• _Information shown_:
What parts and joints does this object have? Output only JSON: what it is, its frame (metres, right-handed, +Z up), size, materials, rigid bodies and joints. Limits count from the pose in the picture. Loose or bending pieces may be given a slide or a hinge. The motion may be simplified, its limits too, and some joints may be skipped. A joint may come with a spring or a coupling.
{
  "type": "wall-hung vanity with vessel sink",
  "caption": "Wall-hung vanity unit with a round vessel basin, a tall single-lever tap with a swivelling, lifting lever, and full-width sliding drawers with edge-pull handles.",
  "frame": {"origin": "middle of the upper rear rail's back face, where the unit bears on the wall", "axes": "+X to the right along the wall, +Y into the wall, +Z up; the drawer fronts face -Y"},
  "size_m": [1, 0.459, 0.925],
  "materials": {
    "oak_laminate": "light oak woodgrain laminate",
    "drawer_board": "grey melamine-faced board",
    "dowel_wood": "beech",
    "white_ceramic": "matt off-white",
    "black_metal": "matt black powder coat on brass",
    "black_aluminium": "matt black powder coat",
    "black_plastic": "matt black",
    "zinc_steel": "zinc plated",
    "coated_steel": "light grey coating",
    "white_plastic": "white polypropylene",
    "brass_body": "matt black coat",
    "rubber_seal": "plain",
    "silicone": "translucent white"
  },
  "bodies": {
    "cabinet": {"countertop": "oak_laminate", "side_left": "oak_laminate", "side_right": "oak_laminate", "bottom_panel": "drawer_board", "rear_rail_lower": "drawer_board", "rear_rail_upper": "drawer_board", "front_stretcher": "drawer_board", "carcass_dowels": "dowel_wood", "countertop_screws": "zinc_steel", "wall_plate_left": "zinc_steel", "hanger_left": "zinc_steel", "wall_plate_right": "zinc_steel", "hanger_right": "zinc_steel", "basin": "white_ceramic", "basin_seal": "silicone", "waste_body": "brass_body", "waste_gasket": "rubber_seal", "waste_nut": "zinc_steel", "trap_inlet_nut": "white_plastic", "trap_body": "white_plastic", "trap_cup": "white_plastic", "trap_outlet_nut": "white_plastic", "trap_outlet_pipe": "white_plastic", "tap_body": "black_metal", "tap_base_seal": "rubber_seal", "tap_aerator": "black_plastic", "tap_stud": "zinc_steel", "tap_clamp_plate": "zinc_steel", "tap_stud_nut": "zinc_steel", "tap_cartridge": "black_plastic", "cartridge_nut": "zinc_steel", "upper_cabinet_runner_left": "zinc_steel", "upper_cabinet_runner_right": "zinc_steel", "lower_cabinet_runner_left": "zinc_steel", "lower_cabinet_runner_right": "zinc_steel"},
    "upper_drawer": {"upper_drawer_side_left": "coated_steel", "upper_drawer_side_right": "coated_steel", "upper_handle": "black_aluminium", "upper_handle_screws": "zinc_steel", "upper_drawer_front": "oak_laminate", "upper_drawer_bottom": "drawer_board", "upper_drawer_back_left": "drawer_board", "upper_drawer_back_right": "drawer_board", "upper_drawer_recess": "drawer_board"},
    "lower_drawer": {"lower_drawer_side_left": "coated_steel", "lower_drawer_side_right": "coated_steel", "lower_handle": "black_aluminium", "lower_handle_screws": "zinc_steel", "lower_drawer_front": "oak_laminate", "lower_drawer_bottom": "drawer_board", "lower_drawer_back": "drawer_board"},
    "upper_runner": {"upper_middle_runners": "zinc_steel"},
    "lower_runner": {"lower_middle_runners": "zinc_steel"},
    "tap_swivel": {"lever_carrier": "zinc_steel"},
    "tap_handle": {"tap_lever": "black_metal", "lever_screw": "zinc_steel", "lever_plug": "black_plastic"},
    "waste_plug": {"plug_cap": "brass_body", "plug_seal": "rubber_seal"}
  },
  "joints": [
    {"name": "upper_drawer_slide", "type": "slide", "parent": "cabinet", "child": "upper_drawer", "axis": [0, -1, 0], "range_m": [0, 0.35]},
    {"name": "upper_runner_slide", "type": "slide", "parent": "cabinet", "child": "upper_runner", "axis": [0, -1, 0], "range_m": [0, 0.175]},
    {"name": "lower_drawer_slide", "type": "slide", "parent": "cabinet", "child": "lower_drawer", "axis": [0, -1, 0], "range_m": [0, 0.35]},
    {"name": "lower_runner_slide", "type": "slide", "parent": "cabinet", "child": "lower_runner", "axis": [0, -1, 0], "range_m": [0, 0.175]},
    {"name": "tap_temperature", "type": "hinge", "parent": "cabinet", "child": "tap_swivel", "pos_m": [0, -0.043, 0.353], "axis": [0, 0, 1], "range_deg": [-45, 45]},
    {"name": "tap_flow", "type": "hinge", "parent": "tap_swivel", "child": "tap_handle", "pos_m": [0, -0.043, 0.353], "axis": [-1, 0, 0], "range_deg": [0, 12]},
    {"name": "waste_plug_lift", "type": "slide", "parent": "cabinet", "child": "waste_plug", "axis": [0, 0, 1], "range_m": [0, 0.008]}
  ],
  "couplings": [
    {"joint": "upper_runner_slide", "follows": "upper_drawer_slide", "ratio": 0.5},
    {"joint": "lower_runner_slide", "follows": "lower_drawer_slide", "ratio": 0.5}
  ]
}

• _To do_: Each line in the material above must be retyped without alteration.

• _The solution_:
What parts and joints does this object have? Output only JSON: what it is, its frame (metres, right-handed, +Z up), size, materials, rigid bodies and joints. Limits count from the pose in the picture. Loose or bending pieces may be given a slide or a hinge. The motion may be simplified, its limits too, and some joints may be skipped. A joint may come with a spring or a coupling.
{
  "type": "wall-hung vanity with vessel sink",
  "caption": "Wall-hung vanity unit with a round vessel basin, a tall single-lever tap with a swivelling, lifting lever, and full-width sliding drawers with edge-pull handles.",
  "frame": {"origin": "middle of the upper rear rail's back face, where the unit bears on the wall", "axes": "+X to the right along the wall, +Y into the wall, +Z up; the drawer fronts face -Y"},
  "size_m": [1, 0.459, 0.925],
  "materials": {
    "oak_laminate": "light oak woodgrain laminate",
    "drawer_board": "grey melamine-faced board",
    "dowel_wood": "beech",
    "white_ceramic": "matt off-white",
    "black_metal": "matt black powder coat on brass",
    "black_aluminium": "matt black powder coat",
    "black_plastic": "matt black",
    "zinc_steel": "zinc plated",
    "coated_steel": "light grey coating",
    "white_plastic": "white polypropylene",
    "brass_body": "matt black coat",
    "rubber_seal": "plain",
    "silicone": "translucent white"
  },
  "bodies": {
    "cabinet": {"countertop": "oak_laminate", "side_left": "oak_laminate", "side_right": "oak_laminate", "bottom_panel": "drawer_board", "rear_rail_lower": "drawer_board", "rear_rail_upper": "drawer_board", "front_stretcher": "drawer_board", "carcass_dowels": "dowel_wood", "countertop_screws": "zinc_steel", "wall_plate_left": "zinc_steel", "hanger_left": "zinc_steel", "wall_plate_right": "zinc_steel", "hanger_right": "zinc_steel", "basin": "white_ceramic", "basin_seal": "silicone", "waste_body": "brass_body", "waste_gasket": "rubber_seal", "waste_nut": "zinc_steel", "trap_inlet_nut": "white_plastic", "trap_body": "white_plastic", "trap_cup": "white_plastic", "trap_outlet_nut": "white_plastic", "trap_outlet_pipe": "white_plastic", "tap_body": "black_metal", "tap_base_seal": "rubber_seal", "tap_aerator": "black_plastic", "tap_stud": "zinc_steel", "tap_clamp_plate": "zinc_steel", "tap_stud_nut": "zinc_steel", "tap_cartridge": "black_plastic", "cartridge_nut": "zinc_steel", "upper_cabinet_runner_left": "zinc_steel", "upper_cabinet_runner_right": "zinc_steel", "lower_cabinet_runner_left": "zinc_steel", "lower_cabinet_runner_right": "zinc_steel"},
    "upper_drawer": {"upper_drawer_side_left": "coated_steel", "upper_drawer_side_right": "coated_steel", "upper_handle": "black_aluminium", "upper_handle_screws": "zinc_steel", "upper_drawer_front": "oak_laminate", "upper_drawer_bottom": "drawer_board", "upper_drawer_back_left": "drawer_board", "upper_drawer_back_right": "drawer_board", "upper_drawer_recess": "drawer_board"},
    "lower_drawer": {"lower_drawer_side_left": "coated_steel", "lower_drawer_side_right": "coated_steel", "lower_handle": "black_aluminium", "lower_handle_screws": "zinc_steel", "lower_drawer_front": "oak_laminate", "lower_drawer_bottom": "drawer_board", "lower_drawer_back": "drawer_board"},
    "upper_runner": {"upper_middle_runners": "zinc_steel"},
    "lower_runner": {"lower_middle_runners": "zinc_steel"},
    "tap_swivel": {"lever_carrier": "zinc_steel"},
    "tap_handle": {"tap_lever": "black_metal", "lever_screw": "zinc_steel", "lever_plug": "black_plastic"},
    "waste_plug": {"plug_cap": "brass_body", "plug_seal": "rubber_seal"}
  },
  "joints": [
    {"name": "upper_drawer_slide", "type": "slide", "parent": "cabinet", "child": "upper_drawer", "axis": [0, -1, 0], "range_m": [0, 0.35]},
    {"name": "upper_runner_slide", "type": "slide", "parent": "cabinet", "child": "upper_runner", "axis": [0, -1, 0], "range_m": [0, 0.175]},
    {"name": "lower_drawer_slide", "type": "slide", "parent": "cabinet", "child": "lower_drawer", "axis": [0, -1, 0], "range_m": [0, 0.35]},
    {"name": "lower_runner_slide", "type": "slide", "parent": "cabinet", "child": "lower_runner", "axis": [0, -1, 0], "range_m": [0, 0.175]},
    {"name": "tap_temperature", "type": "hinge", "parent": "cabinet", "child": "tap_swivel", "pos_m": [0, -0.043, 0.353], "axis": [0, 0, 1], "range_deg": [-45, 45]},
    {"name": "tap_flow", "type": "hinge", "parent": "tap_swivel", "child": "tap_handle", "pos_m": [0, -0.043, 0.353], "axis": [-1, 0, 0], "range_deg": [0, 12]},
    {"name": "waste_plug_lift", "type": "slide", "parent": "cabinet", "child": "waste_plug", "axis": [0, 0, 1], "range_m": [0, 0.008]}
  ],
  "couplings": [
    {"joint": "upper_runner_slide", "follows": "upper_drawer_slide", "ratio": 0.5},
    {"joint": "lower_runner_slide", "follows": "lower_drawer_slide", "ratio": 0.5}
  ]
}